The marriage of Christ and the Church - A sermon by Faustus of Riez

On the third day there was a wedding. What wedding can this be but the joyful marriage of man’s salvation, a marriage celebrated by confessing the Trinity or by faith in the resurrection? That is why the marriage took place “on the third day,” a reference to the sacred mysteries which this number symbolizes.

Hence, too, we read elsewhere in the Gospel that the return of the younger son, that is, the conversion of the pagans, is marked by song, and music and wedding garments.

Like a bridegroom coming from his marriage chamber our God descended to earth in his Incarnation, in order to be united to his Church which was to be formed of the pagan nations. To her he gave a pledge and a dowry: a pledge when God was united to man; a dowry when he was sacrificed for man’s salvation. The pledge is our present redemption; the dowry, eternal life.

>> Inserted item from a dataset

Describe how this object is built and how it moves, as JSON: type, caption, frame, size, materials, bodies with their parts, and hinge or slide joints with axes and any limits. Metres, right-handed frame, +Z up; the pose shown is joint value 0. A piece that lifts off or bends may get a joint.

To those who see only with the outward eye, all these events at Cana are strange and wonderful; to those who understand, they are also signs. For, if we look closely, the very water tells us of our rebirth in baptism. One thing is turned into another from within, and in a hidden way a lesser creature is changed into a greater. All this points to the hidden reality of our second birth. There water was suddenly changed; later it will cause a change in man.

By Christ’s action in Galilee, then, wine is made, that is, the law withdraws and grace takes its place; the shadows fade and truth becomes present; fleshly realities are coupled with spiritual, and the old covenant with its outward discipline is transformed into the new. For, as the Apostle says: The old order has passed away; now all is new! The water in the jars is not less than it was before, but now begins to be what it had not been; so too the law is not destroyed by Christ’s coming, but is made better than it was.

When the wine fails, new wine is served: the wine of the old covenant was good but the wine of the new is better. The old covenant, which Jews follow, is exhausted by its letter; the new covenant, which belongs to us, has the savor of life and is filled with grace.

The good wine, that is, good precepts, refers to the law; thus we read: You shall love your neighbor but hate your enemy. But the Gospel is a better and a stronger wine: My command to you is: love your enemies, pray for your persecutors.